There are, however, two other myths on offer. Today they are minority views—and the views of very small minorities at that. One is the Mazdean (Zoroastrian) belief according to which we are here because we volunteered to take part in an act of creation. God willing I’ll get to that one in another post. The other is that we were sent in order to develop, rendered in the terminology of obtaining a great prize. In both of these myths we are innocent as we set out. In the other two models we are already guilty on arrival, even as “innocent” babes. In all of these models—whether innocent or guilty as we come—we can fail in our mission and, if we do, we remain in the realm of darkness. That realm of darkness is defined in different ways: in Christianity it is hell, in Hinduism and Gnosticism it is another life, in Mazdaism it is life with the dark force that represents one polarity of existence.

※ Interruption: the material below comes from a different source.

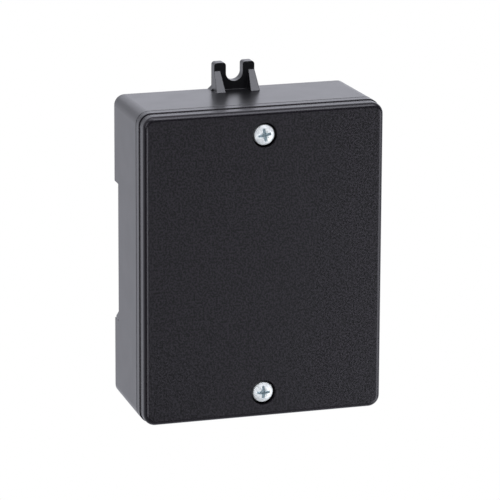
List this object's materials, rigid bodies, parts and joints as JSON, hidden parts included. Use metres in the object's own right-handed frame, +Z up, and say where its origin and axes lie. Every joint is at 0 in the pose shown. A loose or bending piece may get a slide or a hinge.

Here I want to give a sketch of the last, the developmental model.

That model is succinctly rendered as the Song of the Pearl, sometimes as the Hymn of the Soul, found in one of the apocryphal books of the New Testament, The Acts of Thomas, embedded in that book but dating from an earlier time. You can read that song here. To reach the actual text, search for “108”; that search will put you at its beginning within the book. The song is quite short and easily read and there is the benefit of getting the information at first hand. But I will summarize it.

The story concern the son of a king who, in early youth, is sent from the “East” [read Paradise] down to Egypt in order to fetch a great prize, a pearl held by a devouring serpent. The child is stripped of its ceremonial garment and clothed in a yellow garb, provisioned and sent down. The child is guided at first but, at the borders with Egypt [read our world] he is left to himself. He remains conscious of his past until he partakes of the local food; it causes him to forget his real status (son of a king) and his glorious past home. He falls into a deep sleep from which he awakens only when at last a special letter, aimed at awakening him again, reaches him. This then causes him to remember why he came to Egypt and what he had to do. He proceeds to obtain the pearl by charming the serpent into sleep, obtains the pearl, and begins the trip home. Arriving there he strips off the filthy garment he had worn in Egypt [his body] and puts on the bejeweled garment of his native land [the spiritual body]. In due time he presents the pearl to the king.

The Song of the Pearl is usually classified as a Gnostic myth, but one finds it in various forms in Sufic and other traditions as well. Having reached us in the Acts of Thomas, it was obviously also valued by the early Christians.

Let me now add three personal reactions to this tale—and to models of development in general. These are summary in nature. I’ll use a future post to look at the myth in some detail. It takes more space than I have here.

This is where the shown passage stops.